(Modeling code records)
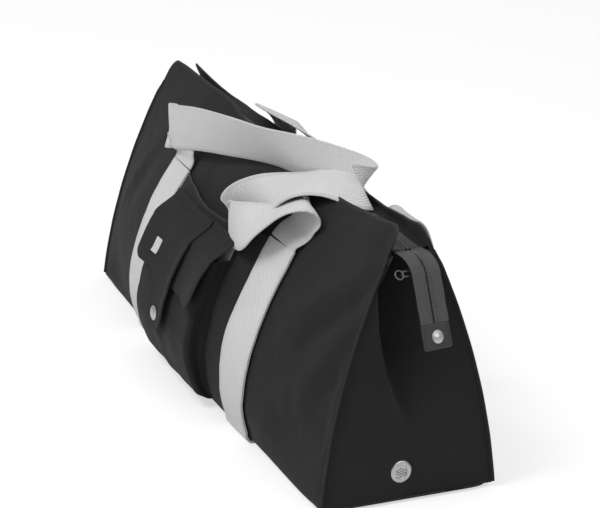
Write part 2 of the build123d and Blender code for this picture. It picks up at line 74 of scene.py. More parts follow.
def addCamera():
    turn, lift, roll = (math.radians(view[key]) for key in ("azimuth", "elevation", "roll"))
    behind = Vector((math.sin(turn) * math.cos(lift), -math.cos(turn) * math.cos(lift), math.sin(lift)))
    level = Vector((math.cos(turn), math.sin(turn), 0))
    upright = behind.cross(level)
    across = level * math.cos(roll) + upright * math.sin(roll)
    above = upright * math.cos(roll) - level * math.sin(roll)
    data = bpy.data.cameras.new("camera")
    data.lens = view["lens"]
    data.sensor_width = 36
    data.clip_end = 50
    camera = addObject("camera", data)
    matrix = camera.matrix_world.to_3x3()
    for column, axis in enumerate((across, above, behind)):
        matrix.col[column] = axis
    camera.matrix_world = matrix.to_4x4()
    camera.location = toFrame(view["position"])
    bpy.context.scene.camera = camera


addCamera()
bpy.context.scene.view_settings.view_transform = "Standard"
print("camera set")


# Shader maths: a wrapped socket that takes ordinary operators
class Wire:
    def __init__(self, shader, socket):
        self.shader = shader
        self.socket = socket

    def maths(self, operation, *others):
        return self.shader.add("ShaderNodeMath", {"operation": operation}, self, *others)

    # A sine wave between 0 and 1
    def wave(self):
        return self.maths("SINE") * 0.5 + 0.5

    def __add__(self, other): return self.maths("ADD", other)
    def __radd__(self, other): return self.maths("ADD", other)
    def __mul__(self, other): return self.maths("MULTIPLY", other)
    def __rmul__(self, other): return self.maths("MULTIPLY", other)
    def __sub__(self, other): return self.maths("SUBTRACT", other)
    def __rsub__(self, other): return self.shader.add("ShaderNodeMath", {"operation": "SUBTRACT"}, other, self)


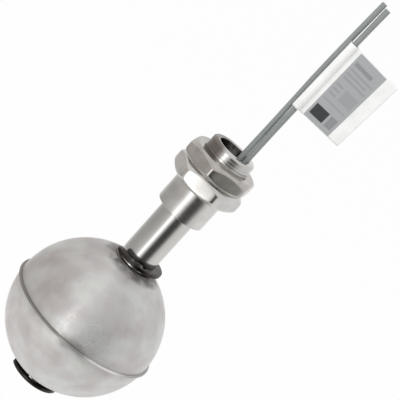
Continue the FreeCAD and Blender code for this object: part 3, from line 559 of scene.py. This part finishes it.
def thread_tree():
    """Screw thread: a rounded ridge that winds round a core and is cut back by the lead-in
    chamfer at its end."""
    tree, given = geometry_tree(
        "screw_thread", Crest_radius=(SIZE, 0.008), Ridge_radius=(SIZE, 0.0004),
        Pitch=(SIZE, 0.001), Turns=(SIZE, 4.0), Start=(SIZE, 0.0), Chamfer_height=(SIZE, 0.0035))
    centre = add_node(tree, "ShaderNodeMath",
                      {0: given["Crest radius"], 1: given["Ridge radius"]}, operation="SUBTRACT")
    rise = add_node(tree, "ShaderNodeMath", {0: given["Pitch"], 1: given["Turns"]},
                    operation="MULTIPLY")
    helix = add_node(tree, "GeometryNodeCurveSpiral",
                     {"Resolution": 96, "Rotations": given["Turns"], "Start Radius": centre,
                      "End Radius": centre, "Height": rise})
    ring = add_node(tree, "GeometryNodeCurvePrimitiveCircle",
                    {"Resolution": 16, "Radius": given["Ridge radius"]})
    ridge = add_node(tree, "GeometryNodeCurveToMesh",
                     {"Curve": helix, "Profile Curve": ring, "Fill Caps": True})
    raised = add_node(tree, "GeometryNodeTransform",
                      {"Geometry": ridge, "Translation": add_node(
                          tree, "ShaderNodeCombineXYZ", {2: given["Start"]})})
    place = add_node(tree, "GeometryNodeInputPosition")
    across, deep, height = add_node(tree, "ShaderNodeSeparateXYZ", {0: place}).outputs
    level = add_node(tree, "ShaderNodeCombineXYZ", {0: across, 1: deep})
    radius = add_node(tree, "ShaderNodeVectorMath", {0: level},
                      operation="LENGTH").outputs["Value"]
    over = add_node(tree, "ShaderNodeMath", {0: height, 1: given["Chamfer height"]},
                    operation="SUBTRACT")
    over = add_node(tree, "ShaderNodeMath", {0: over, 1: 0.0}, operation="MAXIMUM")
    limit = add_node(tree, "ShaderNodeMath", {0: given["Crest radius"], 1: over},
                     operation="SUBTRACT")
    share = add_node(tree, "ShaderNodeMath", {0: limit, 1: radius}, operation="DIVIDE")
    share = add_node(tree, "ShaderNodeMath", {0: share, 1: 1.0}, operation="MINIMUM")
    shrink = add_node(tree, "ShaderNodeCombineXYZ", {0: share, 1: share, 2: 1.0})
    cut = add_node(tree, "ShaderNodeVectorMath", {0: place, 1: shrink}, operation="MULTIPLY")
    shaped = add_node(tree, "GeometryNodeSetPosition", {"Geometry": raised, "Position": cut})
    return close_tree(tree, shaped, given)


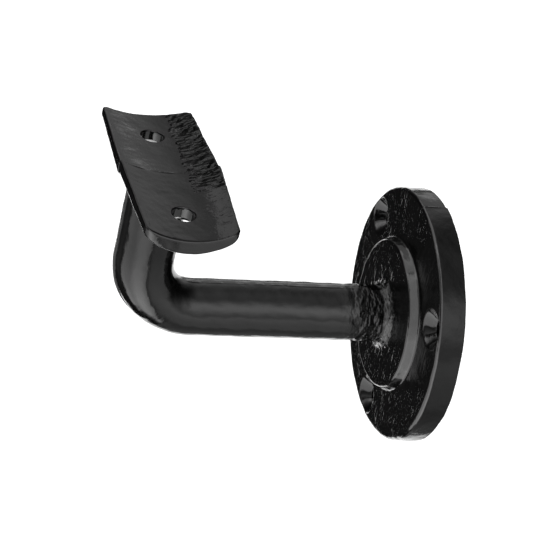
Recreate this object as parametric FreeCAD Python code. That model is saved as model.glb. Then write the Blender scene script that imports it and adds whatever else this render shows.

• [Exercise aim]
Gather every line from the listing above in which "Blender" appears, and copy those lines.

• [Written solution]
Write part 2 of the build123d and Blender code for this picture. It picks up at line 74 of scene.py. More parts follow.
Continue the FreeCAD and Blender code for this object: part 3, from line 559 of scene.py. This part finishes it.
Recreate this object as parametric FreeCAD Python code. That model is saved as model.glb. Then write the Blender scene script that imports it and adds whatever else this render shows.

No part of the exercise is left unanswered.